Industrial policy has two dimensions. Firstly, it requires subsidizing industry through the provision of infrastructure: cheap inputs, easy credit and domestic-market protection, thereby ensuring good rates of return. Developing the structures and state-class collaboration necessary for achieving this is no problem since this is the ‘giveaway’ aspect of the policy. It is establishing the appropriate patterns of private investment and production that is highly problematic, requiring effective monitoring and regulatory mechanisms that are tantamount to institutionalizing (for business) the disciplinary state. There must be structures to acquire and share necessary information between firms and between them and the state, carry out inter-firm coordination and provide a smoothly functioning system of incentives and sanctions. An effective development state must succeed in disciplining business. One necessary, if not sufficient, condition for doing this is to have a capitalist state that is substantially autonomous of the industrial class whose interests it aims to serve and promote.

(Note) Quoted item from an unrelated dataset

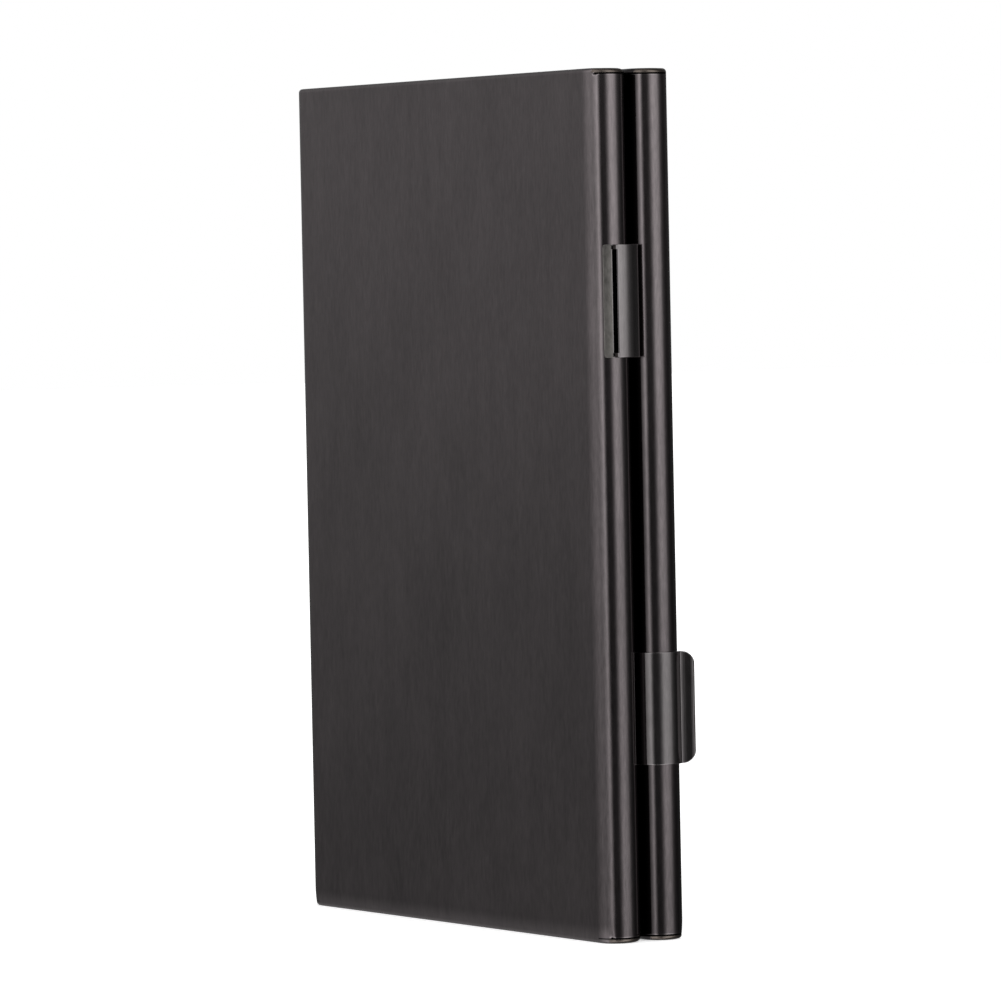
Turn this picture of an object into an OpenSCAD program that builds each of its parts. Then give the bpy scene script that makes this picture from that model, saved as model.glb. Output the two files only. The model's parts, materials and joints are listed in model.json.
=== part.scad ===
// Two-sided metal card case. Two pressed sheet shells share one hinge pin with the plate
// between them, and each shell is held shut by its own sprung strip on the far long edge.
//
// Millimetres, +Z up. The case stands on one short end at Z = 0 with its front shell
// towards -Y, its hinge towards -X and its latches towards +X. X = 0 and Y = 0 are the
// middle planes of the closed case.

/* [Case] */
// Width over both edge rounds
case_w = 64; // [63:1:80]
// Height, end wall to end wall
case_h = 93; // [92:1:120]
// Depth of each shell, which is also the diameter of its edge rounds
shell_d = 4.9; // [4.6:0.1:5.6]
// Gap between the rims of the two closed shells
leaf_gap = 0.5; // [0.5:0.05:1]
// Thickness of the shells' sheet
wall = 0.4; // [0.3:0.05:0.45]
// Radius where a shell's face turns into its end wall
end_r = 0.45; // [0.3:0.05:0.6]

/* [Cards] */
// Width of the cards that the pockets take
card_w = 53.98; // [50:0.01:54]
// Length of the cards that the pockets take
card_h = 85.6; // [80:0.1:86]
// Corner radius of the cards
card_r = 3.18; // [2:0.01:4]
// Play round the cards in a pocket
card_play = 0.7; // [0.3:0.1:0.9]
// Width of the thumb scoop in each end of a tray
scoop_w = 18; // [12:1:24]

/* [Middle plate] */
// Thickness of the plate between the shells
plate_t = 0.4; // [0.3:0.05:0.4]
// How far the plate stops short of the shells' end walls
plate_inset = 0.6; // [0.3:0.1:1.5]
// Thickness of the flocked film in the pockets
film_t = 0.15; // [0.1:0.05:0.2]

/* [Hinge] */
// Distance of the pin's axis outside the case's edge
hinge_out = 0.6; // [0.5:0.1:1]
// Outer radius of the knuckles
knuckle_r = 1.05; // [0.9:0.05:1.1]
// Radius of the pin
pin_r = 0.5; // [0.4:0.05:0.6]
// Radial clearance between the pin and the knuckles
pin_fit = 0.05; // [0.03:0.01:0.08]
// Length of the row of knuckles
hinge_len = 78; // [60:1:84]
// Number of knuckles, shared in turn by the front shell, the plate and the rear shell
knuckle_count = 12; // [6:3:18]
// Thickness of the strip that carries a shell's knuckles
leaf_t = 0.35; // [0.25:0.05:0.4]

/* [Latches] */
// Width of a latch strip
latch_w = 12; // [8:1:16]
// Thickness of a latch strip
latch_t = 0.3; // [0.2:0.05:0.3]
// Gap between a latch strip and the edge round it follows
latch_gap = 0.1; // [0.05:0.01:0.1]
// Height of the rear latch's middle above the base
rear_latch_z = 24.8; // [14:0.2:36]
// Height of the front latch's middle above the base
front_latch_z = 68.3; // [56:0.1:78]
// Length of the rear latch's thumb lip
lip_len = 1.5; // [1.5:0.05:2.2]
// Free corner radius of the thumb lip
lip_r = 1.4; // [0.5:0.1:1.4]
// Height of the front latch's crest above the edge round
crest = 0.95; // [0.9:0.05:1.2]
// Outer radius of the bend at the front latch's tip
tip_bend_r = 1.2; // [1:0.05:1.2]

/* [Hidden] */
$fn = 96;
tiny = 0.01;
edge_r = shell_d / 2;
round_x = case_w / 2 - edge_r;
round_y = leaf_gap / 2 + edge_r;
face_y = leaf_gap / 2 + shell_d;
floor_y = face_y - wall;

pocket_w = card_w + card_play;
pocket_h = card_h + card_play;
pocket_r = card_r + card_play / 2;
tray_play = 0.15;
tray_w = 2 * (round_x - tray_play);
tray_h = case_h - 2 * (wall + tray_play);
tray_rim_y = plate_t / 2 + film_t + 0.1;
scoop_keep = 0.7;

plate_x = round_x - 0.35;
plate_r = 1;
film_play = 0.15;

hinge_x = -(case_w / 2 + hinge_out);
hinge_s = edge_r + hinge_out;
hinge_dist = norm([hinge_s, round_y]);
hinge_angle = atan2(-round_y, hinge_s);
knuckle_pitch = hinge_len / knuckle_count;
knuckle_gap = 0.15;
hinge_z0 = (case_h - hinge_len) / 2;
saddle_gap = 0.05;
saddle_r0 = edge_r + saddle_gap;
saddle_from = -55;
saddle_to = -22;
web_w = 0.9;
web_bite = 0.25;
pin_head_r = 0.95;
pin_head_t = 0.5;
pin_head_gap = 0.1;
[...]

The Korean state, says Chibber, was able to be more autonomous of its industrial class than was the Indian state in the crucial early decades after decolonization. Indeed, Indian industrialists prevented their state from putting into place such disciplinary structures. Though both countries inherited strong and capable bureaucracies not colonized by economic elites, only Korea could take the two steps necessary to install a disciplinary state. It created a nodal agency, the Economic Planning Board (epb), which was a ‘factor of coherence’ amidst the administration’s multiple arms, functions, inclinations and vested interests, because it was sufficiently empowered to override the authority of other bodies as far as economic-industrial policy went. Moreover, the Korean state was ‘embedded’ in the business community. It had institutionalized a dense network of ties with business that served as a two-way street for co-operation and bargaining to create and then sustain a ‘shared project’ between state and class. This was the vital complement to the disciplinary powers of the state. Korea’s success sprung from this mutual ‘pact’ between state and class, not from the latter’s merely disciplinary capacities.